### PROBLEM
Your task is to locate every line holding the string "that" and to copy each of them.

### SUPPLIED DATA
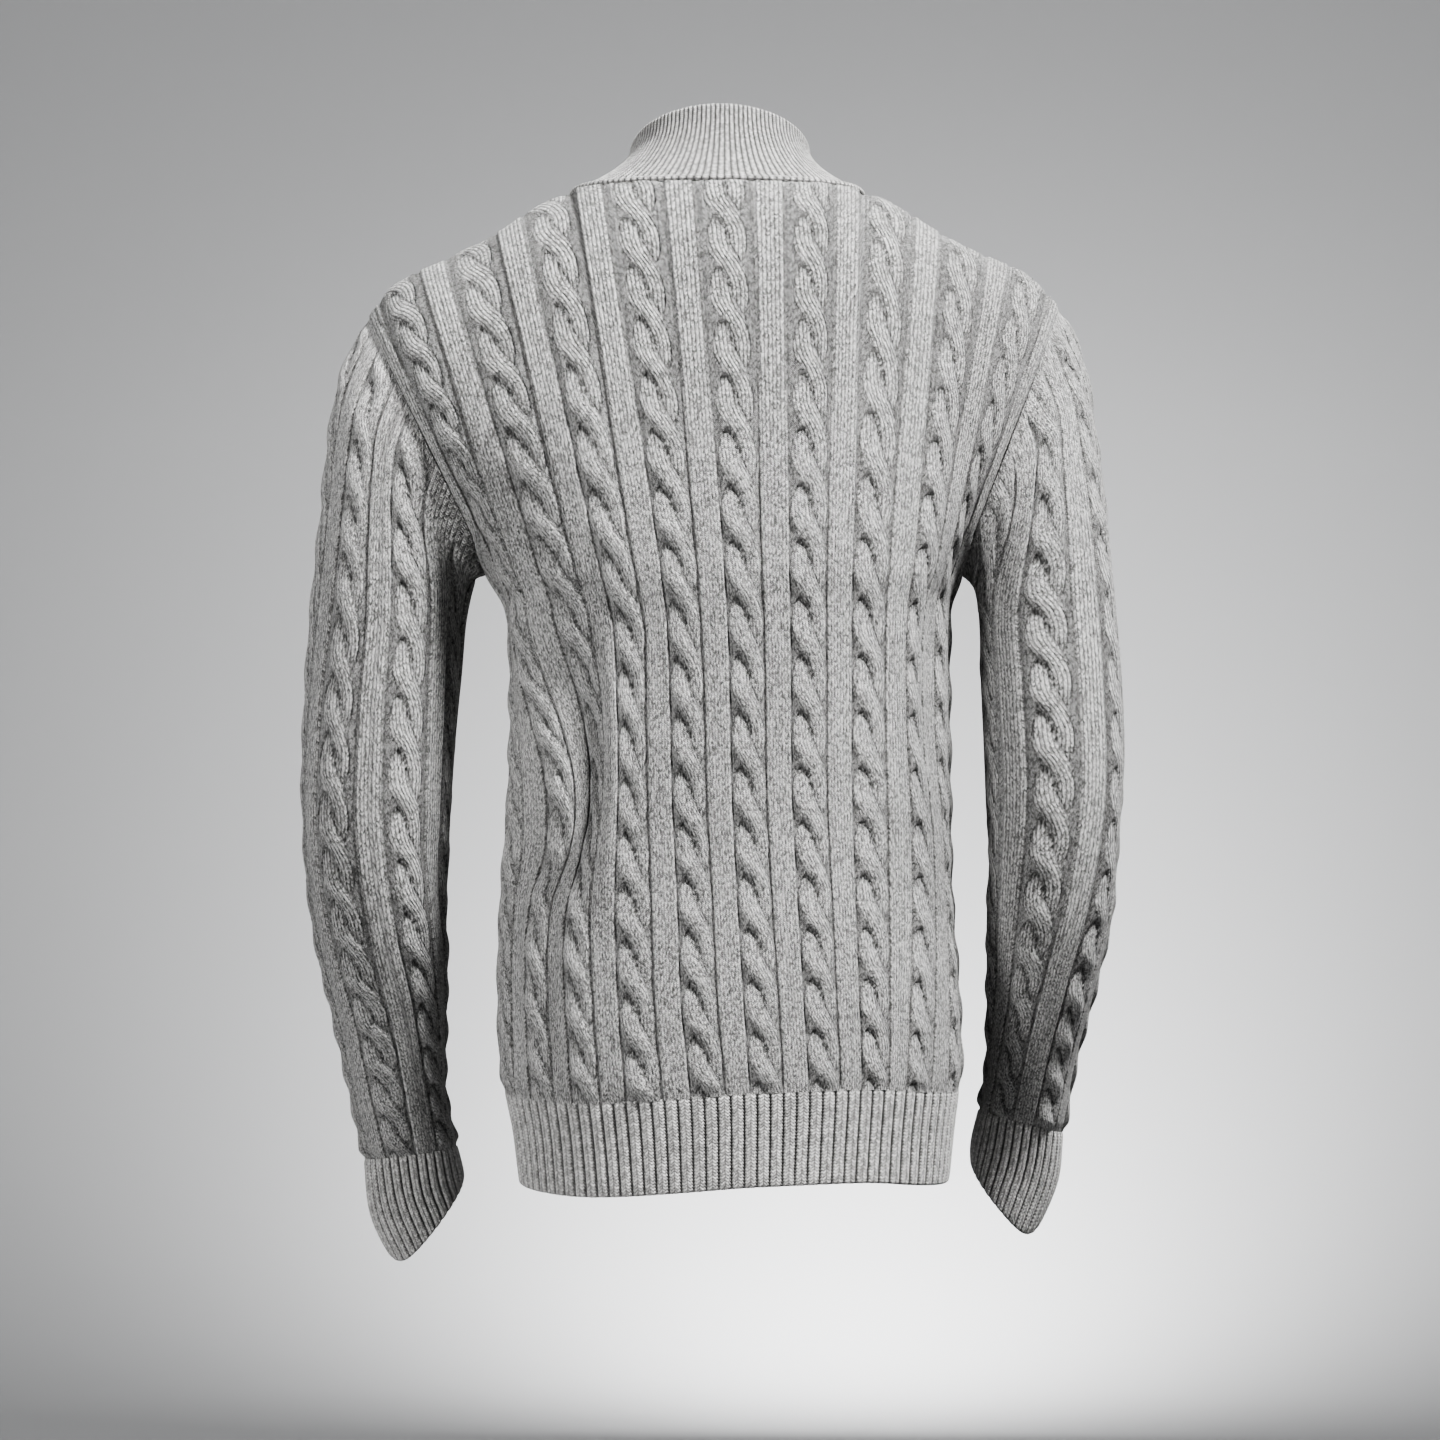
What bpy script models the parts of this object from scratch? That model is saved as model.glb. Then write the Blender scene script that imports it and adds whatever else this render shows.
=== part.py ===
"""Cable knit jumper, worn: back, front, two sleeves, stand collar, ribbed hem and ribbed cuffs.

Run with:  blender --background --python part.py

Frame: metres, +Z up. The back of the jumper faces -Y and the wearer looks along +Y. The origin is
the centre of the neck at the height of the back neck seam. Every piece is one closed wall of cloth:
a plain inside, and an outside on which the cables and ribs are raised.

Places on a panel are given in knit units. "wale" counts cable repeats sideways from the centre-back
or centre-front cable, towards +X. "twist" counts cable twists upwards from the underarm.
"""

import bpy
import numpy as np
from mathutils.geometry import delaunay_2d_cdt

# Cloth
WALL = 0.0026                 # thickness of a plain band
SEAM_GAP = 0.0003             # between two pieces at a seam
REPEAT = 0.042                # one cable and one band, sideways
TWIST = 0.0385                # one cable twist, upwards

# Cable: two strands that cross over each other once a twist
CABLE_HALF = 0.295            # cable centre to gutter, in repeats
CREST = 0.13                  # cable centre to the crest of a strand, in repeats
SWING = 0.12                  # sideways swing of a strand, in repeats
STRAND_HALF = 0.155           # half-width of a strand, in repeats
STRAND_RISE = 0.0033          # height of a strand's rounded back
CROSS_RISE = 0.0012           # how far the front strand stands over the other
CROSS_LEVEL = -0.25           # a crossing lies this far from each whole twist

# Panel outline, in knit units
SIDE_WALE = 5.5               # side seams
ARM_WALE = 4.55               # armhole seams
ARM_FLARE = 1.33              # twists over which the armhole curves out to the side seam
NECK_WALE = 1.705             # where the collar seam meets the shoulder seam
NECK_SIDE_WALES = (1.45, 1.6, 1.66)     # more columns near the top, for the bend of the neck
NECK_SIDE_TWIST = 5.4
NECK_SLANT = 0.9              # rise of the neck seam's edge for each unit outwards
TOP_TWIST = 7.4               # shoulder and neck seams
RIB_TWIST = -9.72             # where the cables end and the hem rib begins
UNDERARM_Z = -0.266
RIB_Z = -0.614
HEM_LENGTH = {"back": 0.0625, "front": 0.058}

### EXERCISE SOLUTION
What bpy script models the parts of this object from scratch? That model is saved as model.glb. Then write the Blender scene script that imports it and adds whatever else this render shows.
# Cable: two strands that cross over each other once a twist